Exercise instructions → Only lines with the word "materials" are needed; collect each of them from the listing below.

Information supplied →

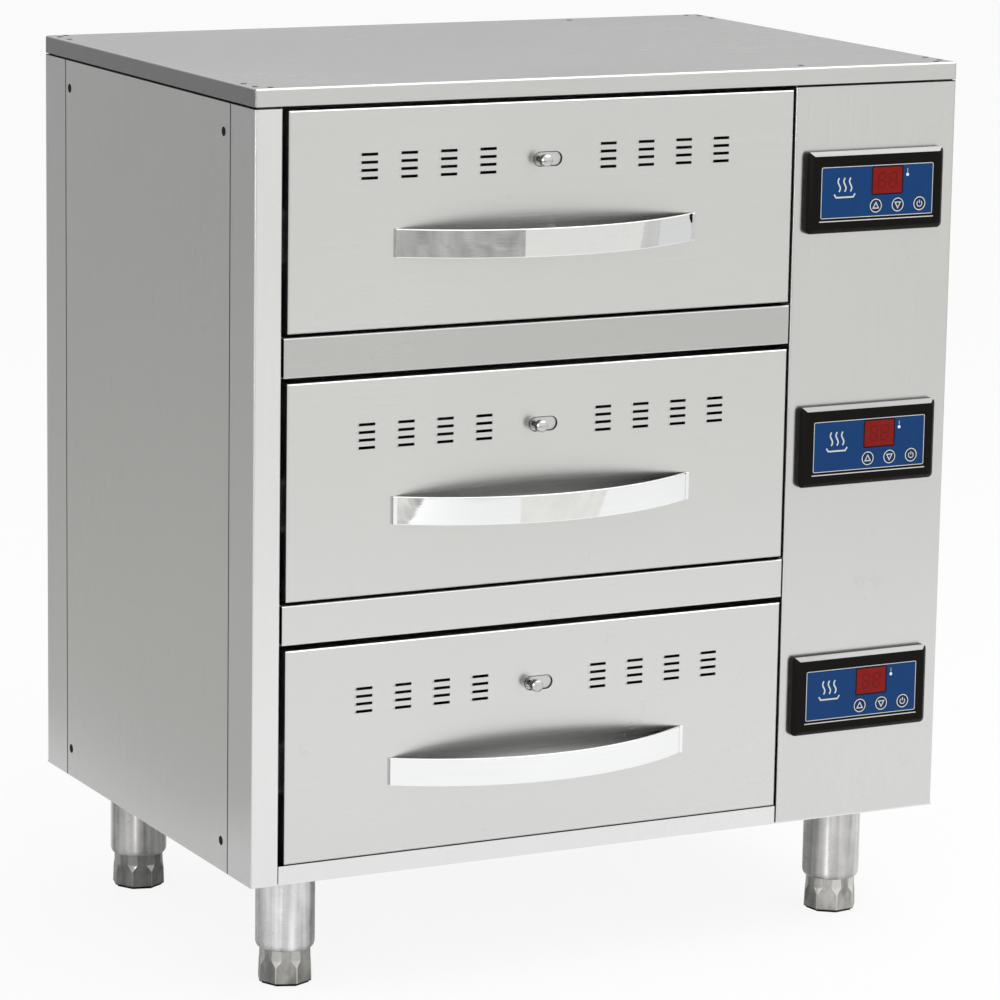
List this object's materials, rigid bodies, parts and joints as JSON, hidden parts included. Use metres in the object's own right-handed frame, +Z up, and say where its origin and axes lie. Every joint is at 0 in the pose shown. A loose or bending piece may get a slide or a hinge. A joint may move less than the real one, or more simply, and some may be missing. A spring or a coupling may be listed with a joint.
{
  "type": "warming drawer cabinet",
  "caption": "Free-standing stainless warming cabinet: stacked drawers with bow handles and vent shutters, a controller beside each, on screw-adjusted legs.",
  "frame": {"origin": "on the floor, in the middle of the outline, handles and cable gland included", "axes": "+Z up; -Y the way the drawers open; +X to the right seen from the front, where the controllers are"},
  "size_m": [0.7, 0.546, 0.8105],
  "materials": {
    "stainless_sheet": "satin stainless sheet",
    "stainless_front": "stainless sheet with a horizontal grain",
    "chrome": "polished",
    "stand_steel": "turned stainless steel",
    "zinc_steel": "bright zinc plated",
    "element_sheath": "annealed stainless tube",
    "black_plastic": "moulded, slightly glossy",
    "blue_overlay": "printed film",
    "red_display": "tinted window",
    "button_film": "printed film",
    "pale_plastic": "moulded",
    "rubber": "black"
  },
  "bodies": {
    "cabinet": {"top_cover": "stainless_sheet", "left_side_panel": "stainless_sheet", "right_side_panel": "stainless_sheet", "back_panel": "stainless_sheet", "base_panel": "stainless_sheet", "front_left_post": "stainless_sheet", "rear_posts": "stainless_sheet", "control_fascia": "stainless_sheet", "mid_front_rails": "stainless_sheet", "partition_wall": "stainless_sheet", "left_liner": "stainless_sheet", "chamber_shelves": "stainless_sheet", "slide_cabinet_members": "zinc_steel", "heating_elements": "element_sheath", "temperature_probes": "element_sheath", "controller_bezels": "black_plastic", "controller_overlays": "blue_overlay", "controller_displays": "red_display", "controller_cases": "black_plastic", "terminal_block": "pale_plastic", "cable_gland": "black_plastic", "legs": "stand_steel"},
    "top_drawer": {"top_drawer_front": "stainless_front", "top_drawer_box": "stainless_sheet", "top_drawer_handle": "chrome", "top_slide_drawer_members": "zinc_steel"},
    "top_slide_middle": {"top_slide_middle_members": "zinc_steel"},
    "top_shutter": {"top_vent_shutter": "stainless_sheet", "top_vent_knob": "chrome"},
    "top_up_button": {"top_up_button": "button_film"},
    "top_down_button": {"top_down_button": "button_film"},
    "top_power_button": {"top_power_button": "button_film"},
    "middle_drawer": {"middle_drawer_front": "stainless_front", "middle_drawer_box": "stainless_sheet", "middle_drawer_handle": "chrome", "middle_slide_drawer_members": "zinc_steel"},
    "middle_slide_middle": {"middle_slide_middle_members": "zinc_steel"},
    "middle_shutter": {"middle_vent_shutter": "stainless_sheet", "middle_vent_knob": "chrome"},
    "middle_up_button": {"middle_up_button": "button_film"},
    "middle_down_button": {"middle_down_button": "button_film"},
    "middle_power_button": {"middle_power_button": "button_film"},
    "bottom_drawer": {"bottom_drawer_front": "stainless_front", "bottom_drawer_box": "stainless_sheet", "bottom_drawer_handle": "chrome", "bottom_slide_drawer_members": "zinc_steel"},
    "bottom_slide_middle": {"bottom_slide_middle_members": "zinc_steel"},
    "bottom_shutter": {"bottom_vent_shutter": "stainless_sheet", "bottom_vent_knob": "chrome"},
    "bottom_up_button": {"bottom_up_button": "button_film"},
    "bottom_down_button": {"bottom_down_button": "button_film"},
    "bottom_power_button": {"bottom_power_button": "button_film"},
    "front_left_foot": {"front_left_foot": "stand_steel", "front_left_foot_pad": "rubber"},
    "front_right_foot": {"front_right_foot": "stand_steel", "front_right_foot_pad": "rubber"},
    "rear_left_foot": {"rear_left_foot": "stand_steel", "rear_left_foot_pad": "rubber"},
    "rear_right_foot": {"rear_right_foot": "stand_steel", "rear_right_foot_pad": "rubber"}
  },
  "joints": [
    {"name": "top_drawer_slide", "type": "slide", "parent": "cabinet", "child": "top_drawer", "axis": [0, -1, 0], "range_m": [0, 0.39]},
    {"name": "top_slide_middle_slide", "type": "slide", "parent": "cabinet", "child": "top_slide_middle", "axis": [0, -1, 0], "range_m": [0, 0.195]},
    {"name": "top_shutter_slide", "type": "slide", "parent": "top_drawer", "child": "top_shutter", "axis": [1, 0, 0], "range_m": [0, 0.015]},
    {"name": "top_up_button_press", "type": "slide", "parent": "cabinet", "child": "top_up_button", "axis": [0, 1, 0], "range_m": [0, 0.0005], "stiffness_N_per_m": 600, "springref_m": -0.001},
    {"name": "top_down_button_press", "type": "slide", "parent": "cabinet", "child": "top_down_button", "axis": [0, 1, 0], "range_m": [0, 0.0005], "stiffness_N_per_m": 600, "springref_m": -0.001},
    {"name": "top_power_button_press", "type": "slide", "parent": "cabinet", "child": "top_power_button", "axis": [0, 1, 0], "range_m": [0, 0.0005], "stiffness_N_per_m": 600, "springref_m": -0.001},
    {"name": "middle_drawer_slide", "type": "slide", "parent": "cabinet", "child": "middle_drawer", "axis": [0, -1, 0], "range_m": [0, 0.39]},
    {"name": "middle_slide_middle_slide", "type": "slide", "parent": "cabinet", "child": "middle_slide_middle", "axis": [0, -1, 0], "range_m": [0, 0.195]},
    {"name": "middle_shutter_slide", "type": "slide", "parent": "middle_drawer", "child": "middle_shutter", "axis": [1, 0, 0], "range_m": [0, 0.015]},
    {"name": "middle_up_button_press", "type": "slide", "parent": "cabinet", "child": "middle_up_button", "axis": [0, 1, 0], "range_m": [0, 0.0005], "stiffness_N_per_m": 600, "springref_m": -0.001},
    {"name": "middle_down_button_press", "type": "slide", "parent": "cabinet", "child": "middle_down_button", "axis": [0, 1, 0], "range_m": [0, 0.0005], "stiffness_N_per_m": 600, "springref_m": -0.001},
    {"name": "middle_power_button_press", "type": "slide", "parent": "cabinet", "child": "middle_power_button", "axis": [0, 1, 0], "range_m": [0, 0.0005], "stiffness_N_per_m": 600, "springref_m": -0.001},
    {"name": "bottom_drawer_slide", "type": "slide", "parent": "cabinet", "child": "bottom_drawer", "axis": [0, -1, 0], "range_m": [0, 0.39]},
    {"name": "bottom_slide_middle_slide", "type": "slide", "parent": "cabinet", "child": "bottom_slide_middle", "axis": [0, -1, 0], "range_m": [0, 0.195]},
    {"name": "bottom_shutter_slide", "type": "slide", "parent": "bottom_drawer", "child": "bottom_shutter", "axis": [1, 0, 0], "range_m": [0, 0.015]},
    {"name": "bottom_up_button_press", "type": "slide", "parent": "cabinet", "child": "bottom_up_button", "axis": [0, 1, 0], "range_m": [0, 0.0005], "stiffness_N_per_m": 600, "springref_m": -0.001},
    {"name": "bottom_down_button_press", "type": "slide", "parent": "cabinet", "child": "bottom_down_button", "axis": [0, 1, 0], "range_m": [0, 0.0005], "stiffness_N_per_m": 600, "springref_m": -0.001},
    {"name": "bottom_power_button_press", "type": "slide", "parent": "cabinet", "child": "bottom_power_button", "axis": [0, 1, 0], "range_m": [0, 0.0005], "stiffness_N_per_m": 600, "springref_m": -0.001},
    {"name": "front_left_foot_adjust", "type": "slide", "parent": "cabinet", "child": "front_left_foot", "axis": [0, 0, -1], "range_m": [0, 0.025]},
    {"name": "front_right_foot_adjust", "type": "slide", "parent": "cabinet", "child": "front_right_foot", "axis": [0, 0, -1], "range_m": [0, 0.025]},
    {"name": "rear_left_foot_adjust", "type": "slide", "parent": "cabinet", "child": "rear_left_foot", "axis": [0, 0, -1], "range_m": [0, 0.025]},
    {"name": "rear_right_foot_adjust", "type": "slide", "parent": "cabinet", "child": "rear_right_foot", "axis": [0, 0, -1], "range_m": [0, 0.025]}
  ],
  "couplings": [
    {"joint": "top_slide_middle_slide", "follows": "top_drawer_slide", "ratio": 0.5},
    {"joint": "middle_slide_middle_slide", "follows": "middle_drawer_slide", "ratio": 0.5},
    {"joint": "bottom_slide_middle_slide", "follows": "bottom_drawer_slide", "ratio": 0.5}
  ]
}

Result of this exercise →
List this object's materials, rigid bodies, parts and joints as JSON, hidden parts included. Use metres in the object's own right-handed frame, +Z up, and say where its origin and axes lie. Every joint is at 0 in the pose shown. A loose or bending piece may get a slide or a hinge. A joint may move less than the real one, or more simply, and some may be missing. A spring or a coupling may be listed with a joint.
  "materials": {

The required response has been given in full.